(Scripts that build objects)
○ ○ ○

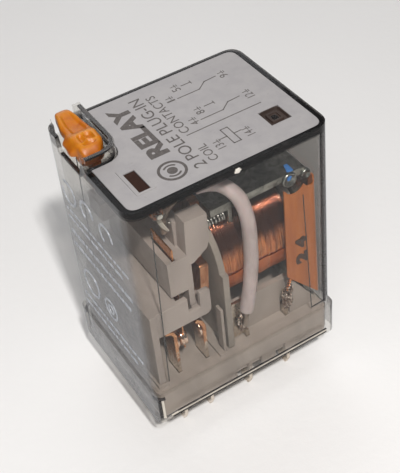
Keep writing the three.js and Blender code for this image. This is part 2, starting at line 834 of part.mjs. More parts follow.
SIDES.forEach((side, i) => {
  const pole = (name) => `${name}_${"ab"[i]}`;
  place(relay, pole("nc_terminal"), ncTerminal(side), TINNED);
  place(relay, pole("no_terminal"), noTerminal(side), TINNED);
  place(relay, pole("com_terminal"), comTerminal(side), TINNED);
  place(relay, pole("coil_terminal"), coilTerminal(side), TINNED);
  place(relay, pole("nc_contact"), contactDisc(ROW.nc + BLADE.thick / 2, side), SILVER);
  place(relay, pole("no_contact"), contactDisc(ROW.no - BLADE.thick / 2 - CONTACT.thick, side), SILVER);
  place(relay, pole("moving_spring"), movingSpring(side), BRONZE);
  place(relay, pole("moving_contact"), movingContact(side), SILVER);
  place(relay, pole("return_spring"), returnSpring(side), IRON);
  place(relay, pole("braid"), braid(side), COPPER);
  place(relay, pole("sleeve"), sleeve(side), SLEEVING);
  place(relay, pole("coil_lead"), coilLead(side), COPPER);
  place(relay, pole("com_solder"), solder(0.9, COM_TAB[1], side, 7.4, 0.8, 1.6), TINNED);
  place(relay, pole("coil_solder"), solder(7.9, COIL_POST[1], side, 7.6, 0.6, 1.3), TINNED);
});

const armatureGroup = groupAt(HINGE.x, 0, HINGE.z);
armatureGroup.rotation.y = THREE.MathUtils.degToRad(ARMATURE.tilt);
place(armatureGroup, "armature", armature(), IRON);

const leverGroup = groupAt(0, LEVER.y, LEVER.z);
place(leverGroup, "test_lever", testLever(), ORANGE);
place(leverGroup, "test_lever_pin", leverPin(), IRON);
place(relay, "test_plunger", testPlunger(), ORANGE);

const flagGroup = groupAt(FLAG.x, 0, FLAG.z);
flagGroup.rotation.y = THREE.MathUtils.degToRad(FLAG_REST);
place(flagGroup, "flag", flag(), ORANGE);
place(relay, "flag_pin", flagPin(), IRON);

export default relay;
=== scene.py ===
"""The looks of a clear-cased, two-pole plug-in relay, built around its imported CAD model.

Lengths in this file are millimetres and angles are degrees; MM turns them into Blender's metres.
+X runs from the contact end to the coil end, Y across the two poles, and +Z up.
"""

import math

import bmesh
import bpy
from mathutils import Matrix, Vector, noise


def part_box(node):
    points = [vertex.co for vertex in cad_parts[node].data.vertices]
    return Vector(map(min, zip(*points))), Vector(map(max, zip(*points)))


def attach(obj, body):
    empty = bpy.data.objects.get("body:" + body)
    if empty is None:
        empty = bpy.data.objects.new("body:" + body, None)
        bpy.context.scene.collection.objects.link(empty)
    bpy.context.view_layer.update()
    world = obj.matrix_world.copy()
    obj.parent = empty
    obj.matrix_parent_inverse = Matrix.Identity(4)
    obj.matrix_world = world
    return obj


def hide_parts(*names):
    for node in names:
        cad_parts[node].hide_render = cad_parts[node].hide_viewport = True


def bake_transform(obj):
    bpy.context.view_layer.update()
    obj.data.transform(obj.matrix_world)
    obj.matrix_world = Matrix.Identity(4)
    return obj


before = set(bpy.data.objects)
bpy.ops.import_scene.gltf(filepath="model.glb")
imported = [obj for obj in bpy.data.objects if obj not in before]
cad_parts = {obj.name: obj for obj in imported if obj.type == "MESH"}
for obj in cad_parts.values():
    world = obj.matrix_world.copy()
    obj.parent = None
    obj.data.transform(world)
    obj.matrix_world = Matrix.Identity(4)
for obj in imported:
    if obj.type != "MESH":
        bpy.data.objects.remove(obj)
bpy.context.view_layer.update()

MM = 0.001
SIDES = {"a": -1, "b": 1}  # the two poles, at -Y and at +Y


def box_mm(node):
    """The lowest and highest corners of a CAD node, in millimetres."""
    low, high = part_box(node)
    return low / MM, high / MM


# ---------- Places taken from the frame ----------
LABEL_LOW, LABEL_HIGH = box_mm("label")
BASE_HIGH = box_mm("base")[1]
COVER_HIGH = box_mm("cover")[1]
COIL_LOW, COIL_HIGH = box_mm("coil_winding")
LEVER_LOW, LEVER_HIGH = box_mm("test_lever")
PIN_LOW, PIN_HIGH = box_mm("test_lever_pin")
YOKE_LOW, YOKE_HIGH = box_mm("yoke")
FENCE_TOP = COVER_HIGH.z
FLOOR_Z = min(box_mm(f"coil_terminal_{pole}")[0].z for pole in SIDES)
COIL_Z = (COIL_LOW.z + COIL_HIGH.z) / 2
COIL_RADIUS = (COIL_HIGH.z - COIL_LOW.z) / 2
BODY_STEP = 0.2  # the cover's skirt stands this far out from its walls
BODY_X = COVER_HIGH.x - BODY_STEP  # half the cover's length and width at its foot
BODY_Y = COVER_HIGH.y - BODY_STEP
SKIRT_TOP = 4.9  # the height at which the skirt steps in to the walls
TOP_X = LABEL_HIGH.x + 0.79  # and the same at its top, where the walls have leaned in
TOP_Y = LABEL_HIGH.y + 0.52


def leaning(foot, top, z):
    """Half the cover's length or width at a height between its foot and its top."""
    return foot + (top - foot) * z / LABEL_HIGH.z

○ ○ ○

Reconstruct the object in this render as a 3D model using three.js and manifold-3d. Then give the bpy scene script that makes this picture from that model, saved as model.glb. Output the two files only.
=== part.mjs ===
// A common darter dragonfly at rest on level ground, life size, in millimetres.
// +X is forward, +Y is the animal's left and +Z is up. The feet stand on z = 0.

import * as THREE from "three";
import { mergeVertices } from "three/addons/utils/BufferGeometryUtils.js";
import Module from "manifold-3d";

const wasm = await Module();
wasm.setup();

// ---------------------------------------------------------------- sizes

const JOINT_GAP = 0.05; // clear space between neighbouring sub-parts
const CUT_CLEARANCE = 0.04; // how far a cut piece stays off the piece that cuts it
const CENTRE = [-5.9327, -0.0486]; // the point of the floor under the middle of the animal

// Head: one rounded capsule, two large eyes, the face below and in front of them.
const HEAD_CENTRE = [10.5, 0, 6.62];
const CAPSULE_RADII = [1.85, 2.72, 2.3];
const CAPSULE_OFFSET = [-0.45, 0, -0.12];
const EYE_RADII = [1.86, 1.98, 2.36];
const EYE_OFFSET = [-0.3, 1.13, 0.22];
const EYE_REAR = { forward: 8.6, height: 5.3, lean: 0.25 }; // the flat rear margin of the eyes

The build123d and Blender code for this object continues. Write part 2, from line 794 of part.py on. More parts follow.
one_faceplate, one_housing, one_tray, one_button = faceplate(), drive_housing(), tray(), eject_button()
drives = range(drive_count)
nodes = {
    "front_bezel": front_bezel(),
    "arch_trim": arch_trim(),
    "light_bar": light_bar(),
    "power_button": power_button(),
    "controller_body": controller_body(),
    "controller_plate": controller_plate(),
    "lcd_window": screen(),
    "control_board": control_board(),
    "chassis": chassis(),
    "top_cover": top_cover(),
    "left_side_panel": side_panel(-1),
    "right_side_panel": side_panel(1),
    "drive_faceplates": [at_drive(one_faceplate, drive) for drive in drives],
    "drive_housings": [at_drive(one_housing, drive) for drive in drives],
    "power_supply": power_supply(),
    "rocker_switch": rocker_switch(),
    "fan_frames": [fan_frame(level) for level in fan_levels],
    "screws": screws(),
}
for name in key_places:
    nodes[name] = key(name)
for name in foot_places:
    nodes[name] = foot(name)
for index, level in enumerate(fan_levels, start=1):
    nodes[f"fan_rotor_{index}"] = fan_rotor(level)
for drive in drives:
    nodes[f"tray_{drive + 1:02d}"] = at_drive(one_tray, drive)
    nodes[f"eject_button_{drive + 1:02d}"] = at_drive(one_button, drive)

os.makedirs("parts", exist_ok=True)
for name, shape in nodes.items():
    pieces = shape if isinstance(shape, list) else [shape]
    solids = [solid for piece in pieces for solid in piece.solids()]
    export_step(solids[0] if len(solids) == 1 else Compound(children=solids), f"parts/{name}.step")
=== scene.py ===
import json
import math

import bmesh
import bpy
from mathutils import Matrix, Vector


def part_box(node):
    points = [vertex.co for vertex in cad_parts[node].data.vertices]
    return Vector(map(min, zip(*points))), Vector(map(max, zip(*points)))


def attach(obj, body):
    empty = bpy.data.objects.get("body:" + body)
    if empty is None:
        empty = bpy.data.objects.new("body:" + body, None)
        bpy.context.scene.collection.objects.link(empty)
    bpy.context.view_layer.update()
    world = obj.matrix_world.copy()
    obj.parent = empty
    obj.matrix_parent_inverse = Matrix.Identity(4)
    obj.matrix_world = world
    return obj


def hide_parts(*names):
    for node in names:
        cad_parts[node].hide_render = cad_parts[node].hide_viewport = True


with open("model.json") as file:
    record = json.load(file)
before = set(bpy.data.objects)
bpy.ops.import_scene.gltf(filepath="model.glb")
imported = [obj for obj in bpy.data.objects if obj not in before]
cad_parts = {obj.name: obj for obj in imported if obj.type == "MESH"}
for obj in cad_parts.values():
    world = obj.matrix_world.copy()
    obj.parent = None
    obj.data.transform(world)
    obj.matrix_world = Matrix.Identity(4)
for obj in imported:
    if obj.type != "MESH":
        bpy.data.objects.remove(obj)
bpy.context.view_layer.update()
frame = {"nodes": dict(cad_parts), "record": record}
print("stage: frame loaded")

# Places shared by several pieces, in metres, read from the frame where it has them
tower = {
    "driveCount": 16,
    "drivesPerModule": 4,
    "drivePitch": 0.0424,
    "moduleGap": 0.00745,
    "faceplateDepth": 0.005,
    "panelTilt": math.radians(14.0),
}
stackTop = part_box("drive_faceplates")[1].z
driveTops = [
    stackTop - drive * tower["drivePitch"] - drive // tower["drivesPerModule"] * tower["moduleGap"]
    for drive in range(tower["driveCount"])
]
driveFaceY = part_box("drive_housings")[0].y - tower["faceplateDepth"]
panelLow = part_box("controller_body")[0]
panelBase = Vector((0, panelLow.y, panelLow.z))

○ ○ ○

Exactly the lines above from the one with "const leverGroup = groupAt(0, LEVER.y, LEVER.z);" to the one with "-Y and at +Y", both included, are to be quoted; leave the rest out.

const leverGroup = groupAt(0, LEVER.y, LEVER.z);
place(leverGroup, "test_lever", testLever(), ORANGE);
place(leverGroup, "test_lever_pin", leverPin(), IRON);
place(relay, "test_plunger", testPlunger(), ORANGE);

const flagGroup = groupAt(FLAG.x, 0, FLAG.z);
flagGroup.rotation.y = THREE.MathUtils.degToRad(FLAG_REST);
place(flagGroup, "flag", flag(), ORANGE);
place(relay, "flag_pin", flagPin(), IRON);

export default relay;
=== scene.py ===
"""The looks of a clear-cased, two-pole plug-in relay, built around its imported CAD model.

Lengths in this file are millimetres and angles are degrees; MM turns them into Blender's metres.
+X runs from the contact end to the coil end, Y across the two poles, and +Z up.
"""

import math

import bmesh
import bpy
from mathutils import Matrix, Vector, noise


def part_box(node):
    points = [vertex.co for vertex in cad_parts[node].data.vertices]
    return Vector(map(min, zip(*points))), Vector(map(max, zip(*points)))


def attach(obj, body):
    empty = bpy.data.objects.get("body:" + body)
    if empty is None:
        empty = bpy.data.objects.new("body:" + body, None)
        bpy.context.scene.collection.objects.link(empty)
    bpy.context.view_layer.update()
    world = obj.matrix_world.copy()
    obj.parent = empty
    obj.matrix_parent_inverse = Matrix.Identity(4)
    obj.matrix_world = world
    return obj


def hide_parts(*names):
    for node in names:
        cad_parts[node].hide_render = cad_parts[node].hide_viewport = True


def bake_transform(obj):
    bpy.context.view_layer.update()
    obj.data.transform(obj.matrix_world)
    obj.matrix_world = Matrix.Identity(4)
    return obj


before = set(bpy.data.objects)
bpy.ops.import_scene.gltf(filepath="model.glb")
imported = [obj for obj in bpy.data.objects if obj not in before]
cad_parts = {obj.name: obj for obj in imported if obj.type == "MESH"}
for obj in cad_parts.values():
    world = obj.matrix_world.copy()
    obj.parent = None
    obj.data.transform(world)
    obj.matrix_world = Matrix.Identity(4)
for obj in imported:
    if obj.type != "MESH":
        bpy.data.objects.remove(obj)
bpy.context.view_layer.update()

MM = 0.001
SIDES = {"a": -1, "b": 1}  # the two poles, at -Y and at +Y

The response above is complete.